> _Problem description_: Return all lines with the word "context" in them.

-----

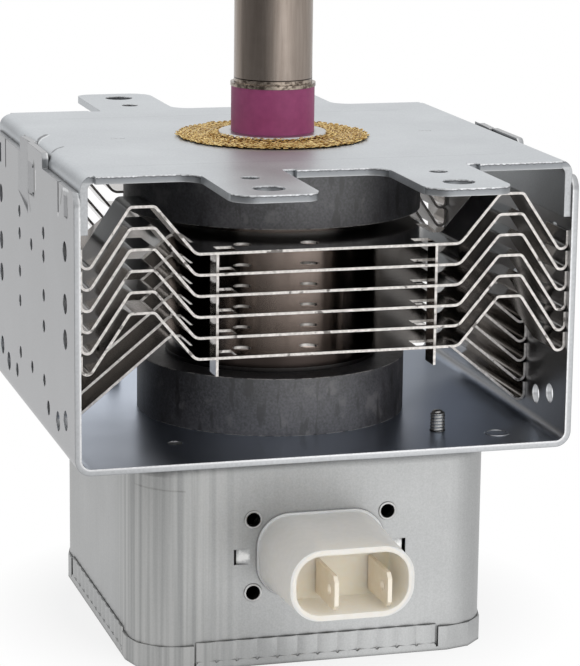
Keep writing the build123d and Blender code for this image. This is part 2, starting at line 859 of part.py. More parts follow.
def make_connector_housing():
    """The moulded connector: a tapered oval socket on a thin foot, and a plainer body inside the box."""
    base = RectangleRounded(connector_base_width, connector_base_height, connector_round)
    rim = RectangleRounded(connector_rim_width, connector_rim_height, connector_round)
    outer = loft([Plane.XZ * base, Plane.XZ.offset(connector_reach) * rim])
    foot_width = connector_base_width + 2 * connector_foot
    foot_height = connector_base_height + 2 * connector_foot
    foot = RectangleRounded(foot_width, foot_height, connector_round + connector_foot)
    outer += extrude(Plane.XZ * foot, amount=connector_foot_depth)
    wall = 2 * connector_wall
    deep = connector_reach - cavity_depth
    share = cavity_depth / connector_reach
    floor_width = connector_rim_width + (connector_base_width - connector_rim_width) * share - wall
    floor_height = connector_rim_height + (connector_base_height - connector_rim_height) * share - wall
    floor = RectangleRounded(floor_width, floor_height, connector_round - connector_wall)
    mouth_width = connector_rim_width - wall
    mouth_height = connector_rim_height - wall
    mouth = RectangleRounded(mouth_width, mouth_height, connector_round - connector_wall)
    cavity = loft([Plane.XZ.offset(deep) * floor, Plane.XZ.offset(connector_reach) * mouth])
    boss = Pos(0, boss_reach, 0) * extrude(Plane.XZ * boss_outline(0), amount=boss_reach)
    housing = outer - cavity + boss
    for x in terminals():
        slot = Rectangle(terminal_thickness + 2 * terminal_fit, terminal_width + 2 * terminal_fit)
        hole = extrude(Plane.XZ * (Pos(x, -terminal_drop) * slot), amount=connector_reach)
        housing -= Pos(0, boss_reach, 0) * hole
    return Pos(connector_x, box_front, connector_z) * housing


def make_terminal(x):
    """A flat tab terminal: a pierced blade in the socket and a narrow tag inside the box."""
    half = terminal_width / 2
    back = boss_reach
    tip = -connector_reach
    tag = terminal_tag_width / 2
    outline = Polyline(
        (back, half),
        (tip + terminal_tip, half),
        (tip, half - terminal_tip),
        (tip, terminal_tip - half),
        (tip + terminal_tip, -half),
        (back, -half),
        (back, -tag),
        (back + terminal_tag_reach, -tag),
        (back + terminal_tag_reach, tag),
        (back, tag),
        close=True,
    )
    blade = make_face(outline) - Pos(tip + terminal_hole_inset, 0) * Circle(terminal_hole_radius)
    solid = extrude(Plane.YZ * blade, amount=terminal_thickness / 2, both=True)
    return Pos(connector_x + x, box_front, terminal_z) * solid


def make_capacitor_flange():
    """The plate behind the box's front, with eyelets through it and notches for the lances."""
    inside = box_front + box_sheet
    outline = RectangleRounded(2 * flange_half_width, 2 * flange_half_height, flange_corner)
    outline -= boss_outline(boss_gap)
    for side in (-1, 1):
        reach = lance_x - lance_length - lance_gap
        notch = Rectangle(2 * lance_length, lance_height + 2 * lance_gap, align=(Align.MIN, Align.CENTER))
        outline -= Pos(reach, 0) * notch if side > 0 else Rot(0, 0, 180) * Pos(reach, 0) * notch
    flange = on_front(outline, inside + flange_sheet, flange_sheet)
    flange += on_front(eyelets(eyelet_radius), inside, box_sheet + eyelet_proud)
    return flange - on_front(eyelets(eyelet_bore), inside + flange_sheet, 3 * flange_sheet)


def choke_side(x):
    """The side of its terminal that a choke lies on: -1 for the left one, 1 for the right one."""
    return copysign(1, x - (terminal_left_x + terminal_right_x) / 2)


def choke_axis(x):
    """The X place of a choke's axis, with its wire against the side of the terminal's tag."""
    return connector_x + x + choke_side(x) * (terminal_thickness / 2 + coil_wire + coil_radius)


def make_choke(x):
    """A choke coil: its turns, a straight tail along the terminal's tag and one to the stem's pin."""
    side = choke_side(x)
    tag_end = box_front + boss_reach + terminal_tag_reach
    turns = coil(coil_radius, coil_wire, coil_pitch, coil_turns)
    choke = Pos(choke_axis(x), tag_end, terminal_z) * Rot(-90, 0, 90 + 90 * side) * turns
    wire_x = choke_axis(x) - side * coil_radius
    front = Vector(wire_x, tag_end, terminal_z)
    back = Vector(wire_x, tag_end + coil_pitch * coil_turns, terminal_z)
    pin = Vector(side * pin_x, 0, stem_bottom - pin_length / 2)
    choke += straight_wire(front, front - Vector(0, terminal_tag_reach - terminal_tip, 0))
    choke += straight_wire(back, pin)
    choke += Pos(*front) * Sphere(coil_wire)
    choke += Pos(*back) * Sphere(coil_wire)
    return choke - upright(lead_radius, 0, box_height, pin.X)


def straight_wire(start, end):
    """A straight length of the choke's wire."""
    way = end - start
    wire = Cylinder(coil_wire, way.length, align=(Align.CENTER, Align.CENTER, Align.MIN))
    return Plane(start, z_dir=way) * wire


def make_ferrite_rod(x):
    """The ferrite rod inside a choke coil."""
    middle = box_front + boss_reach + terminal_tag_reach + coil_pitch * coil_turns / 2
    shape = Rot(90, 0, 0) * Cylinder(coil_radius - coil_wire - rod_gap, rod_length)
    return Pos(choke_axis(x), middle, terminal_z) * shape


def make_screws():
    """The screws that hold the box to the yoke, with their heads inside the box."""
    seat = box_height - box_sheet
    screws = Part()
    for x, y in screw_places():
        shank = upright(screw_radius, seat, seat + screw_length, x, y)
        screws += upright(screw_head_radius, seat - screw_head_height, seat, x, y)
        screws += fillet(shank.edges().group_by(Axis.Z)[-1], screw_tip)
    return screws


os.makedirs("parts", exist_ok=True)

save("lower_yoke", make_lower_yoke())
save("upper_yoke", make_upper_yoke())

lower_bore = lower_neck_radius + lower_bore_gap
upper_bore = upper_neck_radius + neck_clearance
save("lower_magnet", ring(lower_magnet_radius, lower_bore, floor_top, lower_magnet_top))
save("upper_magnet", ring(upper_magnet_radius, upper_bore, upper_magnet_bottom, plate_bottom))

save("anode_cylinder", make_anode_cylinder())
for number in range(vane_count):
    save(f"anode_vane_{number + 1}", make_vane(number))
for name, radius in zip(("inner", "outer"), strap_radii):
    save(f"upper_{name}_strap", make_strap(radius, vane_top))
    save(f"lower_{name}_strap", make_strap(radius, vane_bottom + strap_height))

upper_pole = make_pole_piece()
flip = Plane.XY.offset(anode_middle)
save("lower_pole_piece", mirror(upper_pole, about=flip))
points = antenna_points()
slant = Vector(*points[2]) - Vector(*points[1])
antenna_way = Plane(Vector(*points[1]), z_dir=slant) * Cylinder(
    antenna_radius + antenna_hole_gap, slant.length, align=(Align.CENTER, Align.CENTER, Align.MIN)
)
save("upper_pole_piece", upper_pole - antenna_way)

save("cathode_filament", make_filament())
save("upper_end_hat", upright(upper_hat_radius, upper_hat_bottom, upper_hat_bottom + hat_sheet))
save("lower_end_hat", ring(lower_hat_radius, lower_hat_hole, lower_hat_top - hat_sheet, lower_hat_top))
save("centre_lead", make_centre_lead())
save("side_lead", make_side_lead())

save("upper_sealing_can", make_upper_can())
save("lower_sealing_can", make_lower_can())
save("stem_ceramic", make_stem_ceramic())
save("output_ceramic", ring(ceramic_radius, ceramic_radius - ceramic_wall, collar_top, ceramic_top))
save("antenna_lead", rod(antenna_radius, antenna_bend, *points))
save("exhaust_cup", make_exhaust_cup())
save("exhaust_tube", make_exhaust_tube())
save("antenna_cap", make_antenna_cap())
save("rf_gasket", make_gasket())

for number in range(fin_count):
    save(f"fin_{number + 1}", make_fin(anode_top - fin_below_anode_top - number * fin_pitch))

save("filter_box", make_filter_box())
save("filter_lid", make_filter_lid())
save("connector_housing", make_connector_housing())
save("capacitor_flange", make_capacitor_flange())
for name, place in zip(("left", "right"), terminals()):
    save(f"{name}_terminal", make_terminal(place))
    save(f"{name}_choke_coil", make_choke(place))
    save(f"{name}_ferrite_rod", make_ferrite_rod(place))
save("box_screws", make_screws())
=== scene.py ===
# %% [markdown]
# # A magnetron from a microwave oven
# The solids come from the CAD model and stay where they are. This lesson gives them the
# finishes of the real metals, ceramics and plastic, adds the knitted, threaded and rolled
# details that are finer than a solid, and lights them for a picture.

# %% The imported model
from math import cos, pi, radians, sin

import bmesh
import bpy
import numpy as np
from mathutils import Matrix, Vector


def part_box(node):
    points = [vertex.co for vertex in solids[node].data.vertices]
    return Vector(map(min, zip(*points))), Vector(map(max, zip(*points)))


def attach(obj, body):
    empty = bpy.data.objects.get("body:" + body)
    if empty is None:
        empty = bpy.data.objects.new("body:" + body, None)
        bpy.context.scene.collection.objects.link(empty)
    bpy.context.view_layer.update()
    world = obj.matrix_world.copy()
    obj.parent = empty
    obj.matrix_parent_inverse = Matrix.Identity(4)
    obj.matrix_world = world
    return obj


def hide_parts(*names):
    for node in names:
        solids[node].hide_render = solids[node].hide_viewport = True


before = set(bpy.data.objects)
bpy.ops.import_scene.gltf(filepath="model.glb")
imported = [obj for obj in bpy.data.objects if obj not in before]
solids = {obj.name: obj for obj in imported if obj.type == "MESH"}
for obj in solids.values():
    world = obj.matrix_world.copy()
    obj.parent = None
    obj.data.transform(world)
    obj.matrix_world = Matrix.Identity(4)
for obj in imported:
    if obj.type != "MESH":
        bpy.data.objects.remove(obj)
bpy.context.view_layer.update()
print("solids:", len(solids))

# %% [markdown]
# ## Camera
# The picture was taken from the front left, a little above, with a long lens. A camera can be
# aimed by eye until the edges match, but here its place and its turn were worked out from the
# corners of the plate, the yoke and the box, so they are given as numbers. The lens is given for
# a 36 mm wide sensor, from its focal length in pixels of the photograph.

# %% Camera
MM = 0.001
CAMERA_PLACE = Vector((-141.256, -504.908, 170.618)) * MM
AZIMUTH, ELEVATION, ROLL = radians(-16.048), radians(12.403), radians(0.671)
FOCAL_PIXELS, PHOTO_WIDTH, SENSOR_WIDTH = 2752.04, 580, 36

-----

> _Written solution_:
        bpy.context.scene.collection.objects.link(empty)
    bpy.context.view_layer.update()
bpy.context.view_layer.update()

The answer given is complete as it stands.